**Task:** Your task is to write out the complete listing exactly as it is shown.

**Material provided:**
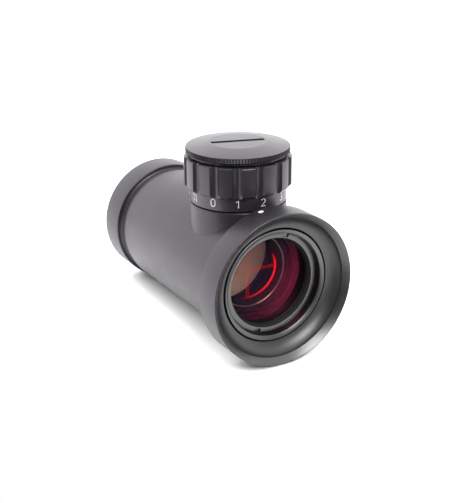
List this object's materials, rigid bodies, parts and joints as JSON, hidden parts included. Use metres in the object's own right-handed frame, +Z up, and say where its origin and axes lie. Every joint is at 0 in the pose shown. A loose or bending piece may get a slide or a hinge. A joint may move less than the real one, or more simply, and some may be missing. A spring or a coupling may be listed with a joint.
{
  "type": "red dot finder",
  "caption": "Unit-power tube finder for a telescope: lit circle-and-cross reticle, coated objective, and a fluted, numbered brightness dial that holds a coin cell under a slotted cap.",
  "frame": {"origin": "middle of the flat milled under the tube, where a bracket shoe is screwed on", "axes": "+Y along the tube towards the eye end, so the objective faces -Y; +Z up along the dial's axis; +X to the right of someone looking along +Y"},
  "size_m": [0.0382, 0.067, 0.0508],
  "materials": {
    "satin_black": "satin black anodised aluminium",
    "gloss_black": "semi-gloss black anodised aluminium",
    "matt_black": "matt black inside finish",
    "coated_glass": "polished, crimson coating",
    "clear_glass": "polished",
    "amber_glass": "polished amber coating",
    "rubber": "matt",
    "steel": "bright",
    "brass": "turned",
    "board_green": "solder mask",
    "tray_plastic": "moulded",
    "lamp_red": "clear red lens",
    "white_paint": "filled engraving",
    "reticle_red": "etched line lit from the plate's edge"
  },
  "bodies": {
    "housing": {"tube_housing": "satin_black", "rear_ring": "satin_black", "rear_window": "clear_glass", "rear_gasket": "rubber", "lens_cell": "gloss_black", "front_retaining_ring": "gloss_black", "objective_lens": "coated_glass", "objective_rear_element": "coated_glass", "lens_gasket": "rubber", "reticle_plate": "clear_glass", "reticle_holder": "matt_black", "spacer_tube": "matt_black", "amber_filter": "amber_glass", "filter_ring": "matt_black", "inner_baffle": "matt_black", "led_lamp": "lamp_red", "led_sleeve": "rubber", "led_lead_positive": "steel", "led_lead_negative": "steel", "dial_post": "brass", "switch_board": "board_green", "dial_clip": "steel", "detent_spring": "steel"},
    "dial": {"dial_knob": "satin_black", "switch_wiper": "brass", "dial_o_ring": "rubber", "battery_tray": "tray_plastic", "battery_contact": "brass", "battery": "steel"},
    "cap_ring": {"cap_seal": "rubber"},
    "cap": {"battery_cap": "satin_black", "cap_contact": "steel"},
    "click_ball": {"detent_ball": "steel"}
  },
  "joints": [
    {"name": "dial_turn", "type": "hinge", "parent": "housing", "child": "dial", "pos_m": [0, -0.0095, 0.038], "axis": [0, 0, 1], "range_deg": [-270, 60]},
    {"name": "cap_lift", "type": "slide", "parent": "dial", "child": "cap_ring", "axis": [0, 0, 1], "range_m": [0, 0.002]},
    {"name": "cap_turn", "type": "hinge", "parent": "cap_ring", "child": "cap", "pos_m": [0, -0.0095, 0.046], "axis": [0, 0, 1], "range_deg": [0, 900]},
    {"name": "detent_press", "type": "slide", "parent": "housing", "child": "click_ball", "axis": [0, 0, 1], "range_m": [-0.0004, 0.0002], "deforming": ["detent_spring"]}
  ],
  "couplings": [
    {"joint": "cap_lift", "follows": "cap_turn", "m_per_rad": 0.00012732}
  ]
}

**Output for this task:**
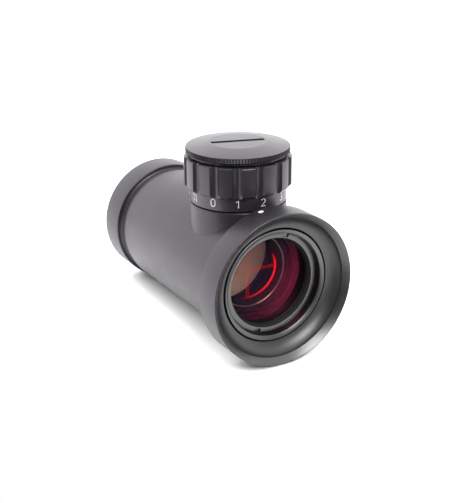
List this object's materials, rigid bodies, parts and joints as JSON, hidden parts included. Use metres in the object's own right-handed frame, +Z up, and say where its origin and axes lie. Every joint is at 0 in the pose shown. A loose or bending piece may get a slide or a hinge. A joint may move less than the real one, or more simply, and some may be missing. A spring or a coupling may be listed with a joint.
{
  "type": "red dot finder",
  "caption": "Unit-power tube finder for a telescope: lit circle-and-cross reticle, coated objective, and a fluted, numbered brightness dial that holds a coin cell under a slotted cap.",
  "frame": {"origin": "middle of the flat milled under the tube, where a bracket shoe is screwed on", "axes": "+Y along the tube towards the eye end, so the objective faces -Y; +Z up along the dial's axis; +X to the right of someone looking along +Y"},
  "size_m": [0.0382, 0.067, 0.0508],
  "materials": {
    "satin_black": "satin black anodised aluminium",
    "gloss_black": "semi-gloss black anodised aluminium",
    "matt_black": "matt black inside finish",
    "coated_glass": "polished, crimson coating",
    "clear_glass": "polished",
    "amber_glass": "polished amber coating",
    "rubber": "matt",
    "steel": "bright",
    "brass": "turned",
    "board_green": "solder mask",
    "tray_plastic": "moulded",
    "lamp_red": "clear red lens",
    "white_paint": "filled engraving",
    "reticle_red": "etched line lit from the plate's edge"
  },
  "bodies": {
    "housing": {"tube_housing": "satin_black", "rear_ring": "satin_black", "rear_window": "clear_glass", "rear_gasket": "rubber", "lens_cell": "gloss_black", "front_retaining_ring": "gloss_black", "objective_lens": "coated_glass", "objective_rear_element": "coated_glass", "lens_gasket": "rubber", "reticle_plate": "clear_glass", "reticle_holder": "matt_black", "spacer_tube": "matt_black", "amber_filter": "amber_glass", "filter_ring": "matt_black", "inner_baffle": "matt_black", "led_lamp": "lamp_red", "led_sleeve": "rubber", "led_lead_positive": "steel", "led_lead_negative": "steel", "dial_post": "brass", "switch_board": "board_green", "dial_clip": "steel", "detent_spring": "steel"},
    "dial": {"dial_knob": "satin_black", "switch_wiper": "brass", "dial_o_ring": "rubber", "battery_tray": "tray_plastic", "battery_contact": "brass", "battery": "steel"},
    "cap_ring": {"cap_seal": "rubber"},
    "cap": {"battery_cap": "satin_black", "cap_contact": "steel"},
    "click_ball": {"detent_ball": "steel"}
  },
  "joints": [
    {"name": "dial_turn", "type": "hinge", "parent": "housing", "child": "dial", "pos_m": [0, -0.0095, 0.038], "axis": [0, 0, 1], "range_deg": [-270, 60]},
    {"name": "cap_lift", "type": "slide", "parent": "dial", "child": "cap_ring", "axis": [0, 0, 1], "range_m": [0, 0.002]},
    {"name": "cap_turn", "type": "hinge", "parent": "cap_ring", "child": "cap", "pos_m": [0, -0.0095, 0.046], "axis": [0, 0, 1], "range_deg": [0, 900]},
    {"name": "detent_press", "type": "slide", "parent": "housing", "child": "click_ball", "axis": [0, 0, 1], "range_m": [-0.0004, 0.0002], "deforming": ["detent_spring"]}
  ],
  "couplings": [
    {"joint": "cap_lift", "follows": "cap_turn", "m_per_rad": 0.00012732}
  ]
}